My standard spiel about unit tests: tests in general are great, but every test you have takes (a) time to write, (b) time to run, and (c) time to maintain/update as the system evolves, and they only pay back when they catch something. Unit tests in general have a very poor results-to-effort ratio, for various reasons (ask me in person if you want to hear more) and when there's generally about 10x as much work to do as time to do it (that is, in nearly any software project) it's usually more effective to spend your testing budget on other things.

Also, unit-testing kernel code has a way of being expensive. On one project some years back we had a file of kernel code test stubs that had ~100 commits whose commit message was "I hate this file", and all it supported was the most basic infrastructure code. Meanwhile this whole project was basically floated to be able to test kernel code in ordinary userspace.

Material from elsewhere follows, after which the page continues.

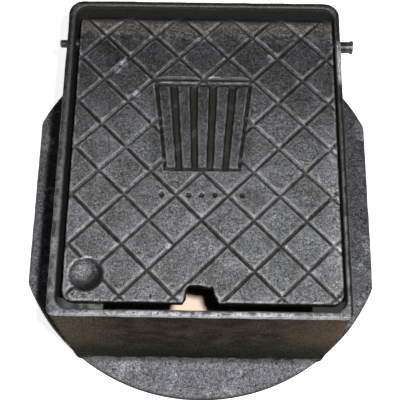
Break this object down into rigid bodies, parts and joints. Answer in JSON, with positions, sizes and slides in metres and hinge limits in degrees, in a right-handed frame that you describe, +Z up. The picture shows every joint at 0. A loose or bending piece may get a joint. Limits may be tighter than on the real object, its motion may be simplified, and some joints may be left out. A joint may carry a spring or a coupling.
{
  "type": "stopcock box",
  "caption": "Cast-iron stopcock box: a deep open-bottomed frame on a bedding flange, with a hinged lid that is scored in diamonds and has a key slot.",
  "frame": {"origin": "middle of the bedding flange's outline, on its underside", "axes": "+Z up, -Y the front where the lid opens, +Y the hinge side, +X to the right of someone at the front"},
  "size_m": [0.235, 0.274, 0.125],
  "materials": {
    "frame_iron": "sand cast, black bitumen coat, worn grey on the rim",
    "lid_iron": "sand cast, black bitumen coat, scuffed grey on top",
    "pin_steel": "plain steel bar, dark and lightly rusted"
  },
  "bodies": {
    "box_frame": {"frame": "frame_iron", "hinge_pin": "pin_steel"},
    "box_lid": {"lid": "lid_iron"}
  },
  "joints": [
    {"name": "lid_hinge", "type": "hinge", "parent": "box_frame", "child": "box_lid", "pos_m": [0, 0.063, 0.1125], "axis": [-1, 0, 0], "range_deg": [0, 112]}
  ]
}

That said, there should be more general tests and they should probably get done nicely so they can get upstreamed. There was talk of getting lmbench running, but the ticket hasn't been updated in a month; has anyone been working on that? And it would probably be fairly straightforward to get (some of) the OS/161 tests working... though many of them are probably too unixy.

Is there a rogue for BF already yet? I'm guessing not. Is there curses?

mwookawa commented 7 years ago
  1. don't rewrite mackerel in ocaml. if you're not done with the a mackerel parser (much different), then push what you have into that branch and let it go.
  2. make an appointment with HBS.
  3. what crystal wants, she gets.

see dholland's notes regarding unit tests vs. module tests

alexpatel commented 7 years ago

Ok, sounds good. Mackerel parser is on ahp-alewife-mackerel

ghost commented 7 years ago

Also, while we're talking about testing, does anyone know of a decent code coverage tool? gcov exists but is not really very usable.

mwookawa commented 7 years ago

to recap a quick conversation between david and i the other day, llvm-cov is pretty fantastic these days, and there is a cool valgrind plugin called callgrind that seems worth looking into.